Poor management and public conflicts with local Altai elite led to speculations about Khorokhordin's potential retirement, which further intensified in early June 2024. Unexpectedly rumours had surfaced about the potential appointment of First Deputy Chairman of the Federation Council and Secretary General of United Russia party Andrey Turchak as acting Head of the republic, which was viewed likely as a demotion. On June 4 Khorokhordin announced his resignation and President of Russia Vladimir Putin during a video conference with Turchak offered him a position as acting Head of the Altai Republic, which Turchak accepted. Andrey Turchak previously served as Governor of Pskov Oblast in 2009–2017.

==Candidates==
In the Altai Republic candidates for Head can be nominated only by registered political parties. Candidate for Head of the Altai Republic should be a Russian citizen and at least 30 years old. Candidates for Head should not have a foreign citizenship or residence permit. Each candidate in order to be registered is required to collect at least 7% of signatures of members and heads of municipalities. Also head candidates present 3 candidacies to the Federation Council and election winner later appoints one of the presented candidates.

===Declared===

| Candidate name, political party |  |  | Occupation | Status | Ref. |
|---|---|---|---|---|---|
| Oleg Dobrynin Rodina |  |  | Member of State Assembly of the Altai Republic (2019–present) | Registered |  |
| Aleksandr Kirillov Liberal Democratic Party |  |  | Former Member of State Assembly of the Altai Republic (2006–2014) Sports instructor | Registered |  |
| Andrey Turchak United Russia |  | Andrey Turchak | Acting Head of the Altai Republic (2024–present) Former Secretary General of United Russia party (2017–2024) Former First Deputy Chairman of the Federation Council (2020–2024) | Registered |  |
| Aleksandr Klimov Cossack Party |  |  | Businessman | Failed to qualify |  |
| Vladimir Kosov Green Alternative |  |  | Security shooter | Failed to qualify |  |
| Pyotr Bukach Communist Party |  |  | Member of State Assembly of the Altai Republic (2019–present) Businessman | Did not file |  |
| Sergey Kukhtuyekov Civic Initiative |  |  | Member of State Assembly of the Altai Republic (2019–present) Businessman | Did not file |  |
| Vasily Tolmachev Civilian Power |  |  | Prison driver | Withdrew |  |

===Eliminated at convention===
- Tatyana Gigel (United Russia), Senator from Altai Republic (2014–present)
- Aydar Myzin (United Russia), Member of State Assembly of the Altai Republic (2019–present)

===Declined===
- Viktor Romashkin (CPRF), Member of State Assembly of the Altai Republic (1993–1995, 2006–present), former Member of State Duma (1995–1999), 1997, 2001, 2014 and 2019 gubernatorial candidate

===Candidates for Federation Council===
Incumbent Senator Vladimir Poletaev (United Russia) was not renominated.

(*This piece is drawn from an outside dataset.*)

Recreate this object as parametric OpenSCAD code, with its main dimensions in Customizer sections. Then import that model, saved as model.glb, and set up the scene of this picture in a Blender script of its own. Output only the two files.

| Head candidate, political party |  | Candidates for Federation Council | Status |
|---|---|---|---|
| Andrey Turchak United Russia |  | * Amyr Argamakov, Russian intervention in the Syrian Civil War and invasion of Ukraine veteran, Hero of the Russian Federation * Tatyana Gigel, incumbent Senator from the State Assembly of the Altai Republic (2014–present) * Ezher Malchinov, Chairman of the Altai Krai Chamber of Control and Account (2019–present) | Nominated |

==Finances==
All sums are in rubles.

| Financial Report | Source | Bukach | Dobrynin | Kirillov | Klimov | Kosov | Kukhtuyekov | Turchak |
|---|---|---|---|---|---|---|---|---|
| First |  | 60,000 | 150,000 | 170,000 | 130,000 | 20,000 | 25,000 | 13,310,000 |
| Final |  | 60,000 | 800,000 | 906,125 | 130,000 | 20,000 | 25,000 | 27,155,000 |

==Results==

Summary of the 6–8 September 2024 Altai head election results
| Candidate |  | Party | Votes | % |
|---|---|---|---|---|
|  | Andrey Turchak (incumbent) | United Russia | 55,507 | 74.09 |
|  | Aleksandr Kirillov | Liberal Democratic Party | 7,506 | 10.02 |
|  | Oleg Dobrynin | Rodina | 4,724 | 6.31 |
| Valid votes |  |  | 67,737 | 90.41 |
| Blank ballots |  |  | 7,186 | 9.59 |
| Total |  |  | 74,924 | 100.00 |
| Turnout |  |  | 74,924 | 45.65 |
| Registered voters |  |  | 164,122 | 100.00 |
| Source: |  |  |  |  |

Head Turchak appointed Hero of the Russian Federation Amyr Argamakov (Independent) to the Federation Council, replacing incumbent Senator Vladimir Poletaev (United Russia).